The first confrontation took place on March 13, 1921 between the second team of Alfonso XIII FC and the first of Baleares FC in the stadium of Bons Aires, property of the alfonsinos. The match ended early in the midst of a pitched battle between players and the public through, when the alfonsinos won by 2 goals to 1.

The rivalry has been maintained for almost a century through the successive names of the two clubs. By the mallorcanists, RS Alfonso XIII FC (from 1916 to 1931), CD Mallorca (1931-1949) and RCD Mallorca (since 1949). On the part of the balearics, Baleares FC (from 1920 to 1942) and CD Atlético Baleares (since 1942).

At the supramunicipal level, for a time two clubs shared rivalry with a third team: the CD Constancia of the neighboring population of Inca, especially until the 1960s. In the other  islands of the Balearic archipelago, the main rivals were SD Ibiza (from the capital of the Pityusic Islands, Ibiza) and UD Mahón (from the capital of Minorca). The aforementioned rise in sporting achievement that RCD Mallorca had from the 1960s reduced all these rivalries to a minimum, except that with Atlético Baleares.

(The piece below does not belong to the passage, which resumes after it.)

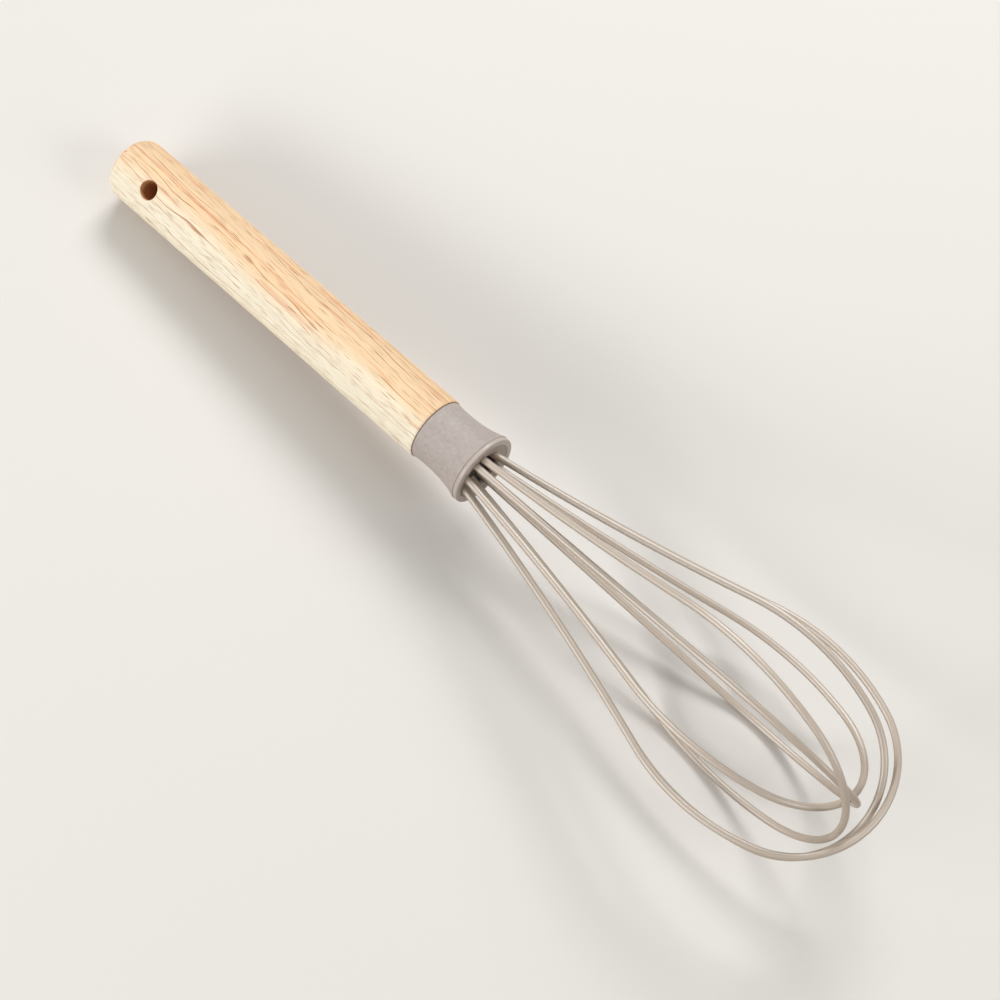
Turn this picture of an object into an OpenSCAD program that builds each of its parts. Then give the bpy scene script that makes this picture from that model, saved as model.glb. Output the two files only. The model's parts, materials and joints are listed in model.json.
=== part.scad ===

The last derby, played in 2018 in Segunda División B, aroused great excitement and showed that the rivalry is still very much alive.

League matches 

Only clashes between first teams are listed. Therefore, the confrontations of Atlético Baleares against the RCD Mallorca subsidiaries (first Mallorca Atlético and currently RCD Mallorca B) are not included.

Copa del Rey 
Only clashes between first teams are listed. Therefore, the confrontations of Atlético Baleares against the RCD Mallorca subsidiaries (first Mallorca Atlético and currently RCD Mallorca B) are not included.

Other tournaments 
Only clashes between first teams are listed. Therefore, the confrontations of Atlético Baleares against the RCD Mallorca subsidiaries (first Mallorca Atlético and currently RCD Mallorca B) are not included.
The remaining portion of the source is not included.